If I am in jeopardy of being captured by any of the following;
Jim's legal system
Bob's legal system
Jack's legal system
And If it will get me uncaptured then my second choice is;
Mark's legal system
If the above is not available, and if it will get me uncaptured, then;
Ethen's legal system
Etc., etc.

This is a simple version, but basically one can program a whole flowchart of alternatives which says, "to avoid being captured by X, Y, or Z, I will choose automatically Σ, Φ, Ψ, Ω in that order."

Every parcel of land on the board is like this, with rank ordered preferences of alternatives.

This makes the board fiendishly complex and can set off cascades of territory change.

To prevent the police from being confused, a snapshot of the arrangement of law-territory is taken once per year on September 1st and that becomes the configuration of the law for 12 months until August 31st of the following year. The game is played in real time 4 hours per day, 3 days per week on Wednesday, Thursday, and Friday, but the territory of law changes one year at a time.

No one player may capture more than 20% of the territory in a given county. In one state, up to 25 players per million inhabitants may play the game. If there are more than 10 applicants, new players are added on a first come first served basis.

A homeowner may update their rank ordered preference at any time with their local brokerage office. If a person does not make a decision by the cut-off date one is automatically assigned to a player by lottery.




II.
The Referee

Someone needs to enforce the rules.

Instead of a single supreme court there are multiple competitive supreme courts. A supreme court is a private entity funded by whomever wants to fund one. A single one can be corrupted, but a competition cannot. Let me explain.

Whenever there is a dispute between two players one brings suite against the other. But first they must determine which court it shall be tried in.

Say there are 100 supreme courts. Then each fills out a card with a rank ordering of 51 preferences from most preferred (1) to least preferred (51). There is always at least one guaranteed overlap. The number of rank ordered preferences is equal to 50% plus 1 if the total number of registered supreme courts is an even number, and 50% rounded up if it is an odd number. Thus, there is always 1 overlap.

The highest ranked preference, which is shared by both parties in the dispute, is the court in which the case is tried. All decisions are final. If there is more than 1 overlapping preference the highest mutual preference for both is the one chosen. If there is a situation where both parties have a total of 4 highest mutually agreed upon rank ordered preferences, then a coin toss decides. For example;


Now you may object and say, "but what is to stop someone from being tried in a biased court?" Competition. Think about it. Let's us say that you run a terribly biased supreme court. Well that will get you ranked at the top of someone's list, but it will get you ranked at the bottom of their political opponent's list. The overlap is the one who gets the business, and so every court is competing to be as unbiased as possible in order to get business. The court that gets the business gets a voucher from the state, and gets paid. The one that does not get the business does not get paid. Thus, all referees compete on neutrality.



III.
The Way Rules Get Made

Right now we have a House and Senate. The Federal government is only allowed to make game rules, and not laws themselves. The competitive supreme courts ensure that because they compete for business. Game rules are proposed in an elected House, but then they go directly to the people for voter approval. All approvals are temporary since they are additions to the existing constitution of rules. The length of approval depends on the level at which they are passed. Like this;

For each percentage above 50%, take the percentage above 50%, multiple by 100 and divide by 2 to get the number of years the new game rule is in effect, and round up.

For example;

A game rule passes with 65% of the vote.

65% - 50% = 15%

.15 x 100 = 15

15/2 = 7.5

7.5 rounded up is 8 years.

The new game rule shall be in effect 8 years, and then automatically expire.

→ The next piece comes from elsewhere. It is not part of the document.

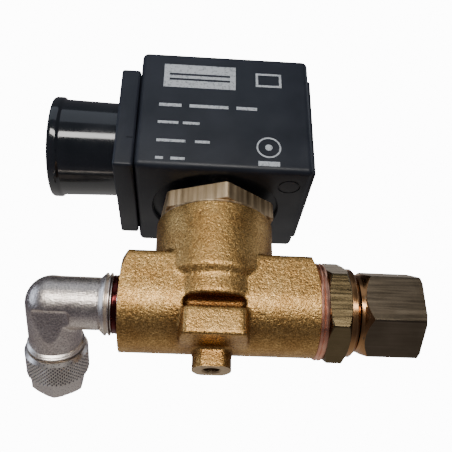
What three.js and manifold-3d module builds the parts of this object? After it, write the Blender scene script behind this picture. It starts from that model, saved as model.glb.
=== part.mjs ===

This assumes you even want new rules to be possible. A different configuration is possible with owners rather than voters making the rules.

New rules are tested out like this. Rules that work well are resubmitted for voter approval whenever they expire.


IV.
Modeling the System with AI

Because this is a game it can be modeled with AI, and modeling it is a strength rather than a weakness. No doubt players will use AIs to model strategy. The benefit of this is that the results of game play can be anticipated in advance of creating any system, and the constitution of game rules can be adjusted to produce any kind of outcome or equilibrium we desire. That is the point: stability. Since game play can be simulated a game can be designed that reaches a stable but competitive state. The system remains dynamic without producing a single winner, and since both the players and the game rule makers use AI to model everything they can anticipate results of rule changes in advance. This means that whoever makes the rules has a pretty good idea of what they are doing.


V.
The Ownership Alternative

There has to be some sort of point at the top where game rules get made. If that is a democracy then you still need a congress and a president, and that means you will still have a minimum of majoritarian politics. The alternative is to have congress elected by share holders rather than voters, or to have a king unify the whole system. Why would a king or share holders let ordinary people determine the laws they live under? Because they have an apolitical desire to create regime stability by invoking the consent of the governed. Granted that is a stretch though. A bad king may just destroy the game and opt for direct control. A congress will probably exceed its authority. Shareholders may put greed above the good of the nation, or serve private agendas. I have not figured out how to guarantee territorial unification without the federal government potentially over reaching its authority. If the federal government is nothing but the competitive supreme courts this would work, but how to maintain competition? How to prevent invasion? As usual the threat of external enemies presents a problem to internal freedom.